## Material provided

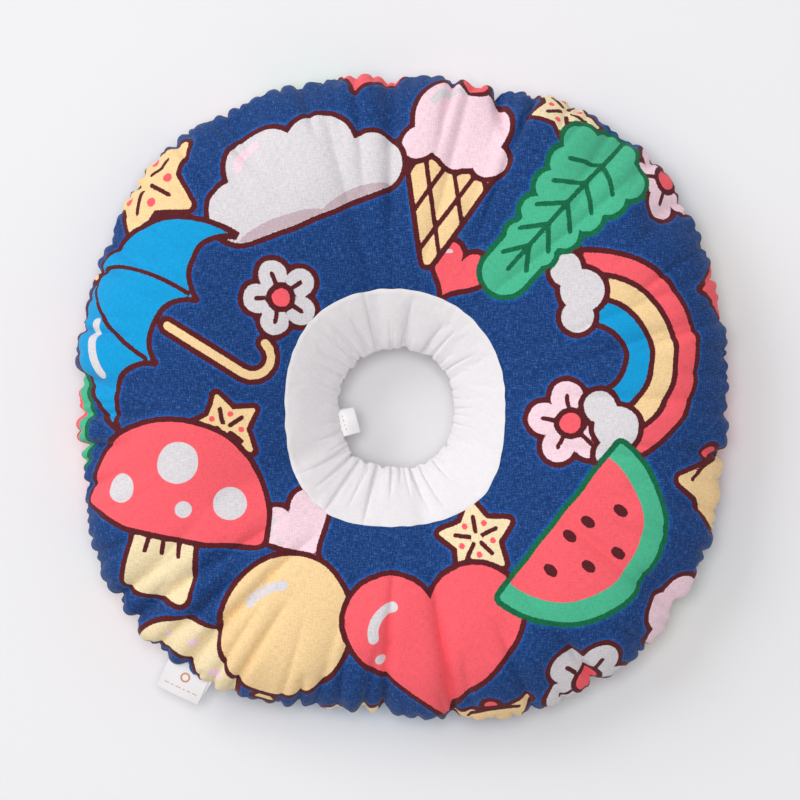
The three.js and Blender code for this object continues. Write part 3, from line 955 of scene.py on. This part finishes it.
gathers = {
    "length": 336.0,  # mm of the strip before it was gathered
    "width": 65.0,
    "finer": 4,  # times as many sections as the stuffed shell
    "small": {"pitch": 4.4, "depth": 0.9, "spread": 0.6, "reach": 13.0},
    "seam": {"pitch": 9.0, "depth": 0.3, "spread": 1.6, "reach": 6.0},  # where the band is sewn to a cover
    "seed": 8,
    "front": table("angle depth spread reach bow", [
        (36, 1.1, 0.7, 24, -2),
        (54, 1.5, 0.8, 24, -2),
        (62, 1.4, 0.7, 22, -2),
        (82, 1.9, 0.8, 30, -1),
        (94, 1.1, 0.7, 18, 0),
        (106, 2.2, 0.8, 36, -1),
        (115, 1.6, 0.7, 26, 2),
        (125, 1.7, 0.7, 28, 3),
        (131, 1.7, 0.7, 32, 4),
        (141, 1.2, 0.7, 22, 3),
        (150, 1.3, 0.7, 22, 1),
        (163, 1.2, 0.7, 20, -1),
        (205, 1.1, 0.7, 20, -2),
        (220, 1.7, 0.7, 34, -6),
        (228, 1.7, 0.7, 30, -3),
        (236, 2.2, 0.9, 38, 0),
        (245, 1.6, 0.7, 28, 0),
        (254, 2.2, 0.9, 37, 1),
        (267, 1.2, 0.7, 20, 0),
        (279, 1.3, 0.7, 20, 1),
        (286, 1.9, 0.8, 32, 3),
        (293, 1.6, 0.7, 30, 4),
        (306, 1.1, 0.7, 20, 2),
        (334, 1.1, 0.7, 18, 0),
    ]),
    "back": {"pitch": 9.0, "depth": 1.9, "spread": 0.8, "reach": 26.0},
    "thread": 0.5,  # mm between threads; the real ones are too fine to show
    "slub": 4.0,
    "bump": 0.1 * mm,
}


def finerGrid(places, times):
    # smooth sections and rows between those of a grid that runs round, first round it and then across
    around = len(places) * times
    places = np.fft.irfft(np.fft.rfft(places, axis=0), n=around, axis=0) * times
    before, after = places[:, :1] * 2 - places[:, 1:2], places[:, -1:] * 2 - places[:, -2:-1]
    wide = np.concatenate([before, places, after], axis=1)
    finer = np.empty((around, places.shape[1] * 2 - 1, 3))
    finer[:, ::2] = places
    finer[:, 1::2] = (9 * (wide[:, 1:-2] + wide[:, 2:-1]) - wide[:, :-3] - wide[:, 3:]) / 16
    return finer


def gatheredBand():
    grid = finerGrid(bandPlaces, gathers["finer"])
    around, rows = grid.shape[:2]
    turned = np.arange(around) * 2 * math.pi / around
    spot = np.stack(np.broadcast_arrays(np.cos(turned)[:, None], np.sin(turned)[:, None],
                                        np.linspace(0, 1, rows)), -1)
    piece = sewn("neckBand", grid, spot, 0)
    spot = columns(piece.data.attributes["flat"].data, 3, "vector")
    angle, share = np.arctan2(spot[:, 1], spot[:, 0]), spot[:, 2]
    points = columns(piece.data.vertices, 3)
    away = np.hypot(points[:, 0] - middle.x, points[:, 1] - middle.y) / mm
    along = np.abs(share - 0.5) * bandWidth / mm
    chance = np.random.default_rng(gathers["seed"])
    edge = 2 * math.pi * bandLines[:, ring["bandRows"] // 2, 0].mean() / mm
    seam = 2 * math.pi * seamAway.mean() / mm
    front, back = (strewn(chance, edge, gathers["small"]) for _ in range(2))
    front, back = gathers["front"] + front, strewn(chance, edge, gathers["back"]) + back
    sink = np.where(share < 0.5, folded(angle, away, along, front), folded(angle, away, along, back))
    sink += folded(angle, away, bandWidth / mm / 2 - along, strewn(chance, seam, gathers["seam"]))
    pressedIn(piece, sink)
    storeMap(piece.data, np.column_stack([angle / (2 * math.pi) % 1, share]), True)
    print("neckBand", len(piece.data.polygons), "faces")
    return piece


def plainCottonFinish():
    # bleached plain-weave cotton: matt and even, with a faint weave
    material, shader = newFinish("plainCotton", Roughness=0.92)
    shader.inputs["Specular IOR Level"].default_value = 0.2
    shader.inputs["Sheen Weight"].default_value = 0.15
    shader.inputs["Sheen Roughness"].default_value = 0.5
    place = millimetres(material, (gathers["length"], gathers["width"]))
    weave = threads(material, place, gathers["thread"], gathers["slub"])
    shade = ranged(material, weave, 0.7, 1.3, 0.0, 1.0)
    shade = mixed(material, shade, colour("#eae5e8"), colour("undyed"))
    bump = add(material, "Bump", {"Height": weave, "Strength": 0.5, "Distance": gathers["bump"]}).outputs[0]
    material.node_tree.links.new(shade, shader.inputs["Base Color"])
    material.node_tree.links.new(bump, shader.inputs["Normal"])
    return material


neckBand = gatheredBand()
dressed(neckBand, plainCottonFinish(), "plain_cotton", "neck_band")


# Labels: a ribbon folded in two, its ends sewn into a seam. Its marks are made up.

ribbon = {
    "thickness": 0.25 * mm,
    "fold": 0.45,  # mm, radius of the turn at the tip
    "tuck": 2.0,  # mm of each end inside the seam
    "step": 0.4,  # mm between its points
    "rib": 0.35,  # mm between the satin's ribs; the real ones are too fine to show
    "bump": 0.05 * mm,
}
sizeLabel = {
    "root": (-97.3, -124.9, 23.2),  # mm, middle of the seam that holds it
    "angle": 245,  # degrees, the way that it sticks out
    "width": 21.0,
    "length": 14.5,
    "droop": 4.0,
    "aside": 1.6,  # how far the under layer shows at the side
    "wave": 0.7,
    "ringAway": 4.6,  # from the seam
    "ringSize": 1.9,
    "barAway": 10.0,
    "barLengths": (2.0, 1.1, 2.4, 0.9, 1.6, 2.0),
    "line": 0.45,
    "dye": "orange",
}
careLabel = {
    "root": (-27.6, -12.4, 23.2),
    "angle": 15,
    "width": 12.0,
    "length": 8.0,
    "droop": 2.2,
    "aside": 0.7,
    "wave": 1.1,
    "ringAway": None,
    "ringSize": 0,
    "barAway": 1.6,
    "barLengths": (1.0, 0.7, 1.2, 0.6),
    "line": 0.3,
    "dye": "grey",
}


def bent(facts, across, along):
    # where a place on the flat ribbon comes to lie: out from the seam, aside, and up
    half, turn = facts["length"] + ribbon["tuck"], ribbon["fold"]
    straight = half - math.pi * turn / 2
    swing = min(max((along - straight) / turn, 0), math.pi)
    back = max(along - straight - math.pi * turn, 0)
    out = min(along, straight) + turn * math.sin(swing) - back - ribbon["tuck"]
    share = max(out, 0) / facts["length"]
    open_ = min(0.3 + share * 2, 1)
    up = turn * math.cos(swing) * open_ - facts["droop"] * share ** 1.6
    up += facts["wave"] * share * math.sin(across / facts["width"] * 4.4 + 1.0)
    return out, across + facts["aside"] * (1 - share) * swing / math.pi, up


def ribbonMarks(facts, across, out):
    at = np.column_stack([across, out])
    edges = []
    if facts["ringAway"]:
        edges.append(np.abs(disc(at, 0, facts["ringAway"], facts["ringSize"])) - facts["line"])
    spare = facts["width"] - 5 - sum(facts["barLengths"])
    start = -facts["width"] / 2 + 2.5
    for length in facts["barLengths"]:
        edges.append(bar(at, start, facts["barAway"], start + length, facts["barAway"], facts["line"] / 2))
        start += length + spare / (len(facts["barLengths"]) - 1)
    return joined(*edges)


def ribbonLabel(name, facts, finish, node):
    total = 2 * (facts["length"] + ribbon["tuck"])
    bm = bmesh.new()
    flat = bm.verts.layers.float_vector.new("flat")
    bmesh.ops.create_grid(bm, x_segments=round(facts["width"] / ribbon["step"]),
                          y_segments=round(total / ribbon["step"]), size=0.5)
    turn = math.radians(facts["angle"])
    way, side = Vector((math.cos(turn), math.sin(turn), 0)), Vector((-math.sin(turn), math.cos(turn), 0))
    for vert in bm.verts:
        across, along = vert.co.x * facts["width"], (vert.co.y + 0.5) * total
        vert[flat] = (across, along, 0)
        out, aside, up = bent(facts, across, along)
        vert.co = (Vector(facts["root"]) + way * out + side * aside + Vector((0, 0, up))) * mm
    bm.normal_update()
    piece = newPiece(name, bm)
    wall = piece.modifiers.new("wall", "SOLIDIFY")
    wall.thickness = ribbon["thickness"]
    wall.offset = 0
    mesh = applied(piece)
    across, along, _ = columns(mesh.attributes["flat"].data, 3, "vector").T
    sheet = blankPrint(len(across))
    sheet["line"]["edge"] = ribbonMarks(facts, across, along - ribbon["tuck"])
    sheet["line"]["colour"][:] = colour(facts["dye"])
    storePrint(mesh, {"line": sheet["line"]})
    storeMap(mesh, np.column_stack([across / facts["width"] + 0.5, along / total]))
    dressed(piece, finish, "satin_ribbon", node)
    print(name, len(mesh.polygons), "faces")
    return piece


def satinRibbonFinish(name, facts):
    # woven polyester satin: white, with a soft gloss along its fine ribs, and thin printed marks
    material, shader = newFinish(name, Roughness=0.42)
    shader.inputs["Specular IOR Level"].default_value = 0.5
    shader.inputs["Sheen Weight"].default_value = 0.2
    place = millimetres(material, (facts["width"], 2 * (facts["length"] + ribbon["tuck"])))
    ribs = threads(material, place, ribbon["rib"], 12.0)
    away = add(material, "Attribute", attribute_name="lineEdge").outputs["Fac"]
    inked = ranged(material, away, -0.08, 0.08, 0.85, 0.0)
    shade = mixed(material, inked, colour("#f6f3f5"), colour(facts["dye"]))
    bump = add(material, "Bump", {"Height": ribs, "Strength": 0.4, "Distance": ribbon["bump"]}).outputs[0]
    material.node_tree.links.new(shade, shader.inputs["Base Color"])
    material.node_tree.links.new(bump, shader.inputs["Normal"])
    return material


ribbonLabel("sizeLabel", sizeLabel, satinRibbonFinish("satinSizeRibbon", sizeLabel), "size_label")
ribbonLabel("careLabel", careLabel, satinRibbonFinish("satinCareRibbon", careLabel), "care_label")


# Floor and light

room = {
    "floor": "#f4f3f5",
    "sky": 0.34,
    "lamps": [
        {"name": "window", "place": (-3.2, 2.0, 2.6), "size": 3.0, "watts": 90, "tint": "#ffffff"},
        {"name": "overhead", "place": (-0.1, 0.1, 1.9), "size": 0.8, "watts": 16, "tint": "#ffffff"},
    ],
}


def makeRoom():
    bm = bmesh.new()
    bmesh.ops.create_grid(bm, x_segments=1, y_segments=1, size=3)
    floor = newPiece("floor", bm)
    paper, shader = newFinish("backgroundPaper", Roughness=0.9)
    shader.inputs["Base Color"].default_value = colour(room["floor"])
    floor.data.materials.append(paper)
    for facts in room["lamps"]:
        light = bpy.data.lights.new(facts["name"], "AREA")
        light.size = facts["size"]
        light.energy = facts["watts"]
        light.color = colour(facts["tint"])[:3]
        lamp = bpy.data.objects.new(facts["name"], light)
        lamp.location = facts["place"]
        lamp.rotation_euler = (-lamp.location).to_track_quat("-Z", "Y").to_euler()
        bpy.context.scene.collection.objects.link(lamp)
    world = bpy.data.worlds.new("room")
    world.use_nodes = True
    world.node_tree.nodes["Background"].inputs["Color"].default_value = (1, 1, 1, 1)
    world.node_tree.nodes["Background"].inputs["Strength"].default_value = room["sky"]
    bpy.context.scene.world = world
    bpy.context.scene.view_settings.view_transform = "Standard"


makeRoom()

## Required work
Go through the listing above and list every line that has the word "scene".

## Result of the task
The three.js and Blender code for this object continues. Write part 3, from line 955 of scene.py on. This part finishes it.
        bpy.context.scene.collection.objects.link(lamp)
    bpy.context.scene.world = world
    bpy.context.scene.view_settings.view_transform = "Standard"